> [TASK BRIEF]
Would you quote the material below from its first line through the line containing "return centre_x - other_side(radius, -drop", exactly and with both ends included?

====

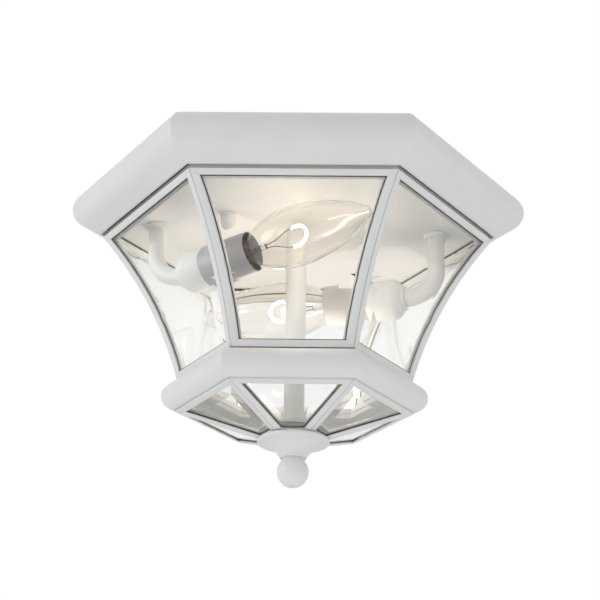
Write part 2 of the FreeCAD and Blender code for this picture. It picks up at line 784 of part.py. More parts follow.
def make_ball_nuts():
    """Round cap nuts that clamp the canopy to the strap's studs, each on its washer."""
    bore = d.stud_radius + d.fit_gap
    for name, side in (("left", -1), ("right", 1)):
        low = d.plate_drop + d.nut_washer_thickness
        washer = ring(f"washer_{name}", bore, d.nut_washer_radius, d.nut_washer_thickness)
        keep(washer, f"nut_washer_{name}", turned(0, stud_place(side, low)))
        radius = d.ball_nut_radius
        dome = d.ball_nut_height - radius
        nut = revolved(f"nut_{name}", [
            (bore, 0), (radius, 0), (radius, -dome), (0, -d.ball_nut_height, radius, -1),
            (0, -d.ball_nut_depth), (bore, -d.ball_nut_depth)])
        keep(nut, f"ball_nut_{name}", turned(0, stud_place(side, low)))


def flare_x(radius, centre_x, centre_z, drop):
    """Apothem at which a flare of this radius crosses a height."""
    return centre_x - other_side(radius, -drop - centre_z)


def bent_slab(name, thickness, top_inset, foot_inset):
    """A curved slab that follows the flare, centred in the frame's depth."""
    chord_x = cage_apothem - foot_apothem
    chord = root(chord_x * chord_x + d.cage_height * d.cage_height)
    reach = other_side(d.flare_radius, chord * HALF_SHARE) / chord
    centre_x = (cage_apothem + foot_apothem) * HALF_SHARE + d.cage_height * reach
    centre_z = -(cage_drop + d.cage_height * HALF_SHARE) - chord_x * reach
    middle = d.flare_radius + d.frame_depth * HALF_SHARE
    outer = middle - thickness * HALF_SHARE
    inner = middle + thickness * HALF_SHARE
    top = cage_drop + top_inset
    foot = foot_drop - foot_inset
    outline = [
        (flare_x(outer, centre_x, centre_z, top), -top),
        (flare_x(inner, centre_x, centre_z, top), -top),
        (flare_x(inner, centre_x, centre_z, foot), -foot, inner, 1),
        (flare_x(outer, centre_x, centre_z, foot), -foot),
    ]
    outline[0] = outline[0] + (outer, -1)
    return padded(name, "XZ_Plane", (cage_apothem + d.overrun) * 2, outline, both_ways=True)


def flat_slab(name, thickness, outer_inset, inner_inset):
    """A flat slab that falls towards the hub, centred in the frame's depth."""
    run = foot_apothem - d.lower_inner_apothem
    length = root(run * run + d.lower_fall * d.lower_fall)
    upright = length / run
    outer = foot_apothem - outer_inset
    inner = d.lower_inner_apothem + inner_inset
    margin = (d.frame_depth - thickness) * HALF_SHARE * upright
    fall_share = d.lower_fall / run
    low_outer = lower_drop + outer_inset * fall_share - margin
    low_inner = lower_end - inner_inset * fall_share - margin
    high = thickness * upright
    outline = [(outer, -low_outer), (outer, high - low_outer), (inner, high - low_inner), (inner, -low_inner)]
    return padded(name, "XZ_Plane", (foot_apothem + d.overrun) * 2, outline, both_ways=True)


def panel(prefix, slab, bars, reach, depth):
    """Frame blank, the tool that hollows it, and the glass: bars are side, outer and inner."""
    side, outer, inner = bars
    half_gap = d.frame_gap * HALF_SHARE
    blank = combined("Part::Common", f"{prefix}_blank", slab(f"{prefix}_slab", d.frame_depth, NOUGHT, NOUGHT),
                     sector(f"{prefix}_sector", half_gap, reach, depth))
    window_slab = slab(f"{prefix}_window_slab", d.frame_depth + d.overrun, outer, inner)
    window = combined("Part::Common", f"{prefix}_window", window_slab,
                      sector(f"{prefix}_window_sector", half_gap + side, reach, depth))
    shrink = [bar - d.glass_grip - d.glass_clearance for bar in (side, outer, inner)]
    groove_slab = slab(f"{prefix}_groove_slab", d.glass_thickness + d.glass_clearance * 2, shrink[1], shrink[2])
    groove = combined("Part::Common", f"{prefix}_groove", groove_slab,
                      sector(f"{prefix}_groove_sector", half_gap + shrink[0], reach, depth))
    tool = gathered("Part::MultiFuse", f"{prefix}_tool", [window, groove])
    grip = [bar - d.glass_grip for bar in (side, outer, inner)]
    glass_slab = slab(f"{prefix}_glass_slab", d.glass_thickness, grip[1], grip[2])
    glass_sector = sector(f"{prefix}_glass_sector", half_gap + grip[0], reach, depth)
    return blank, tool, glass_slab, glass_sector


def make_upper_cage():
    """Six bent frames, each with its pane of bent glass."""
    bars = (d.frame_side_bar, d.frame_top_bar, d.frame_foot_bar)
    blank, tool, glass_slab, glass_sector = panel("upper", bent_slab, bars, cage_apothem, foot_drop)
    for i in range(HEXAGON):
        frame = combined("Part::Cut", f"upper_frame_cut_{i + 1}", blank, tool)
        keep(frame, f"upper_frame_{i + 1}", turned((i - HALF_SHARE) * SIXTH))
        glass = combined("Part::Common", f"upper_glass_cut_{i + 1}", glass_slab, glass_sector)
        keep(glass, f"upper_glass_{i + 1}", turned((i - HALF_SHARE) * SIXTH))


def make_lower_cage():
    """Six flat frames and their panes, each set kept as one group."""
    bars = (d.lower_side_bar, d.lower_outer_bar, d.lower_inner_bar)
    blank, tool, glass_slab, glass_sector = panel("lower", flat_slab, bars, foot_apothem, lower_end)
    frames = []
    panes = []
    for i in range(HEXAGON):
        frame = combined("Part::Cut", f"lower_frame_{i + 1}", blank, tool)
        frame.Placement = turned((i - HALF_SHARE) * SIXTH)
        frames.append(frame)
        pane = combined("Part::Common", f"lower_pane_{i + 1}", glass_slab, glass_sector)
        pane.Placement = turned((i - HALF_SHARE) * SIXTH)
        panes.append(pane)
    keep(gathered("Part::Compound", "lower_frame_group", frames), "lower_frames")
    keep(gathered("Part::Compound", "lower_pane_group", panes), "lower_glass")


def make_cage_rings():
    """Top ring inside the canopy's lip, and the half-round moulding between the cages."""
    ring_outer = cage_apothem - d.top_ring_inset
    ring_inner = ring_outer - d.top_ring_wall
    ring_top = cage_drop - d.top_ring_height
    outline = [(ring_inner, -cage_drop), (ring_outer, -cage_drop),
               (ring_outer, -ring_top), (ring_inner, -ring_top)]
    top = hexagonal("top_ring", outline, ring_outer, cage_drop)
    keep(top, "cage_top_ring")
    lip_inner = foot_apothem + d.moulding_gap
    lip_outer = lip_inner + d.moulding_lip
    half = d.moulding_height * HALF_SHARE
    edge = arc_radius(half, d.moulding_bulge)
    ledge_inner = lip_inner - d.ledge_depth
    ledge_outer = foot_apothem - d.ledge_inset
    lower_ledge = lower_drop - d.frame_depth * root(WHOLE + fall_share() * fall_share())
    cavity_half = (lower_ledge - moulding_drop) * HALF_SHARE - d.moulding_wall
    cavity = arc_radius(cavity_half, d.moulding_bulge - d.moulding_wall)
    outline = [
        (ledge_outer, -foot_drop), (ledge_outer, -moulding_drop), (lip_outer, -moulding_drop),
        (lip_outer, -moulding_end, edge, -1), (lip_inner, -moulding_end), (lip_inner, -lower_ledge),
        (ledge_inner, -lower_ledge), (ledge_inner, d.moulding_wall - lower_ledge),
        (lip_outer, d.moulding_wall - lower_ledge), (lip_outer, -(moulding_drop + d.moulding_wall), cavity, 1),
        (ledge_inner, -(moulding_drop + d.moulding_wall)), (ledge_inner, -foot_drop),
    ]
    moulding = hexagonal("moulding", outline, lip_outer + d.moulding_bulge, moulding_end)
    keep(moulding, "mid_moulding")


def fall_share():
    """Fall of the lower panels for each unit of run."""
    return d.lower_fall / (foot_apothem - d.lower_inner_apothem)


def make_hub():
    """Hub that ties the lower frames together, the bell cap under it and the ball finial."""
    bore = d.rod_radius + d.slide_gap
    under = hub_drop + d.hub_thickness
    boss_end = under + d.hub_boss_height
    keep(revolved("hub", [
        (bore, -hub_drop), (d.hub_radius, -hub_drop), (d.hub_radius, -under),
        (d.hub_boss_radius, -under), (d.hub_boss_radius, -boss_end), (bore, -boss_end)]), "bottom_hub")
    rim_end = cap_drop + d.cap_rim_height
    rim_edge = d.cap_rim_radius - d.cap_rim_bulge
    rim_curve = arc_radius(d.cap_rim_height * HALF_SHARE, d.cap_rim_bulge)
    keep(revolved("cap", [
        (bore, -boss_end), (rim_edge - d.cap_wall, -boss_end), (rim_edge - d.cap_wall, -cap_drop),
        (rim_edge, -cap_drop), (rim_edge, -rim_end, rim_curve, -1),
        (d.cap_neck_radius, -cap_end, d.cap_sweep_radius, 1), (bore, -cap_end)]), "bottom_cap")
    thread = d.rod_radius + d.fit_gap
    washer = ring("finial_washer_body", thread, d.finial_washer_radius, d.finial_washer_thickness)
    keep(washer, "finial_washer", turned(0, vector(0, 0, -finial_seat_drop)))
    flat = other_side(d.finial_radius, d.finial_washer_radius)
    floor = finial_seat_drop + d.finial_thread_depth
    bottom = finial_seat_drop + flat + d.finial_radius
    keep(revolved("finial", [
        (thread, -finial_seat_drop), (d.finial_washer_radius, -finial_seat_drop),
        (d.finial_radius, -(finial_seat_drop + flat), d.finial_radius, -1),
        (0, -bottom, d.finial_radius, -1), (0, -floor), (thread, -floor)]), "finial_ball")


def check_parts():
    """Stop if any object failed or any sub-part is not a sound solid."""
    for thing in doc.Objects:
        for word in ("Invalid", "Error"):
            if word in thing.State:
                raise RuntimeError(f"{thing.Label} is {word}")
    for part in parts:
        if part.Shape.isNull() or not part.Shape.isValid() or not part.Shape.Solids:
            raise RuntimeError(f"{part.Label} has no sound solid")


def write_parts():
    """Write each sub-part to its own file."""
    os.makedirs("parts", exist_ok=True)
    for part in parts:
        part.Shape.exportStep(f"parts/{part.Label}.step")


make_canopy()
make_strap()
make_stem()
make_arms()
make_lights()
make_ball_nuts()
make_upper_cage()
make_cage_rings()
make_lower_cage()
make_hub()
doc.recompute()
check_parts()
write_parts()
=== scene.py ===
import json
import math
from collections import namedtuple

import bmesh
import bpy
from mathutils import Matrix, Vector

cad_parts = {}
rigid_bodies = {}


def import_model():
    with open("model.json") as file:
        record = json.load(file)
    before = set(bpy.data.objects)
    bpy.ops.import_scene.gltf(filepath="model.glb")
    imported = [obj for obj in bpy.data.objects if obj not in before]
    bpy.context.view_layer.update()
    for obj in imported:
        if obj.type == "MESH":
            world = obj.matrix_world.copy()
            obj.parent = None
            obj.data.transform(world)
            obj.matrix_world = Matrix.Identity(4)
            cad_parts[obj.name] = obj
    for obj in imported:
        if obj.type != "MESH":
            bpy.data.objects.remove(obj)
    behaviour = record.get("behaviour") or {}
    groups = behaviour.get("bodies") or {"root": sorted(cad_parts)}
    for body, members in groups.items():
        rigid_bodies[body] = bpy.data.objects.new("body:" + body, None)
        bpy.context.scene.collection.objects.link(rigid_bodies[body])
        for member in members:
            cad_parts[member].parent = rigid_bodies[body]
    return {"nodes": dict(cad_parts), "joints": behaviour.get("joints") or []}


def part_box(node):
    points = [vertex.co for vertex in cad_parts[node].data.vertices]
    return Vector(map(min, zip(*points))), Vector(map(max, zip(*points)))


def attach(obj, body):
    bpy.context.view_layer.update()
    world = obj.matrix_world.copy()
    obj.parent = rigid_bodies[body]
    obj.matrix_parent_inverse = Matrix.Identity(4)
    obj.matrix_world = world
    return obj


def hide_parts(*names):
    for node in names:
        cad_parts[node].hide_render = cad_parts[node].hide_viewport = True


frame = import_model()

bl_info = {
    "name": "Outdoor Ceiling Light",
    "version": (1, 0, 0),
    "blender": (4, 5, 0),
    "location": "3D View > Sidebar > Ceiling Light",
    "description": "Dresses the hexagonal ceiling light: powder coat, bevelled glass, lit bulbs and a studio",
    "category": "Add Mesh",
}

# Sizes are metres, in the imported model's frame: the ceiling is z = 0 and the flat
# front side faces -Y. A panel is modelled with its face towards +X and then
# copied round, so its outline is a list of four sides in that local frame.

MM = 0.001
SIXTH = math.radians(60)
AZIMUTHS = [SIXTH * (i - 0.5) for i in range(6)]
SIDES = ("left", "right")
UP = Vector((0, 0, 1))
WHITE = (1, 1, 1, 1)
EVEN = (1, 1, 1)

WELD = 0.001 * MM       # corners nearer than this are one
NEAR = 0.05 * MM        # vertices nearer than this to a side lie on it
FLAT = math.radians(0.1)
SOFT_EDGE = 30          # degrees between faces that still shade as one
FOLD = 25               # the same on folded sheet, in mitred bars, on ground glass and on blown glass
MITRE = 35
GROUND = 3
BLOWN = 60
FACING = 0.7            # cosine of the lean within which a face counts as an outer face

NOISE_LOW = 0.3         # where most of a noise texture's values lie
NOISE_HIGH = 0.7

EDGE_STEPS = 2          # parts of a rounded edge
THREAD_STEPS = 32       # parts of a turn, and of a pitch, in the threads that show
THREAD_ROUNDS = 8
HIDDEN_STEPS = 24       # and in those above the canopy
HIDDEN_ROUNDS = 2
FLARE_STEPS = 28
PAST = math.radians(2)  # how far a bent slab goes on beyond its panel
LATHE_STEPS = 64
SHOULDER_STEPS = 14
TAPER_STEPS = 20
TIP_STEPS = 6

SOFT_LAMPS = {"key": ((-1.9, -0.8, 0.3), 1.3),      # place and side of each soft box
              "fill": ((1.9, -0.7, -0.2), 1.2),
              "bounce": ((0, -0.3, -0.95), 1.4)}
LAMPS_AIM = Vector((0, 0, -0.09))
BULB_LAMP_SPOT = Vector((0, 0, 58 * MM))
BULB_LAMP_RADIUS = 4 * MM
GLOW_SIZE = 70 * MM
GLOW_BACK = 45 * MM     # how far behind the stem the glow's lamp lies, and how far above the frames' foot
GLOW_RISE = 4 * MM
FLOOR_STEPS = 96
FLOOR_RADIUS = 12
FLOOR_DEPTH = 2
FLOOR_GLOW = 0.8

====

> [RESULT FOR THIS TASK]
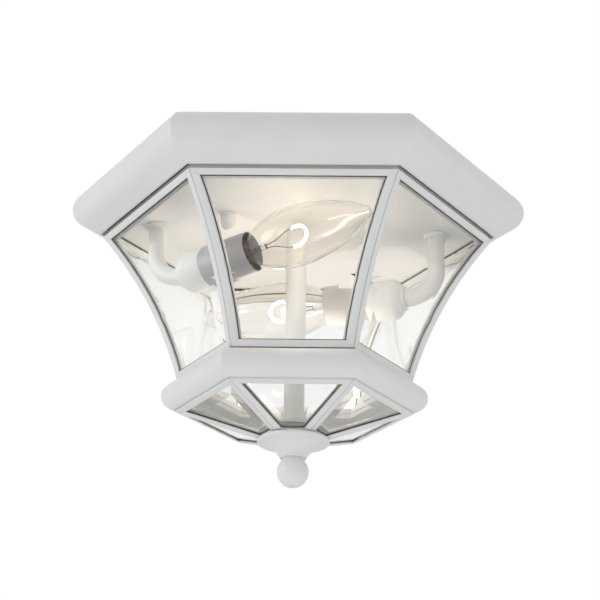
Write part 2 of the FreeCAD and Blender code for this picture. It picks up at line 784 of part.py. More parts follow.
def make_ball_nuts():
    """Round cap nuts that clamp the canopy to the strap's studs, each on its washer."""
    bore = d.stud_radius + d.fit_gap
    for name, side in (("left", -1), ("right", 1)):
        low = d.plate_drop + d.nut_washer_thickness
        washer = ring(f"washer_{name}", bore, d.nut_washer_radius, d.nut_washer_thickness)
        keep(washer, f"nut_washer_{name}", turned(0, stud_place(side, low)))
        radius = d.ball_nut_radius
        dome = d.ball_nut_height - radius
        nut = revolved(f"nut_{name}", [
            (bore, 0), (radius, 0), (radius, -dome), (0, -d.ball_nut_height, radius, -1),
            (0, -d.ball_nut_depth), (bore, -d.ball_nut_depth)])
        keep(nut, f"ball_nut_{name}", turned(0, stud_place(side, low)))


def flare_x(radius, centre_x, centre_z, drop):
    """Apothem at which a flare of this radius crosses a height."""
    return centre_x - other_side(radius, -drop - centre_z)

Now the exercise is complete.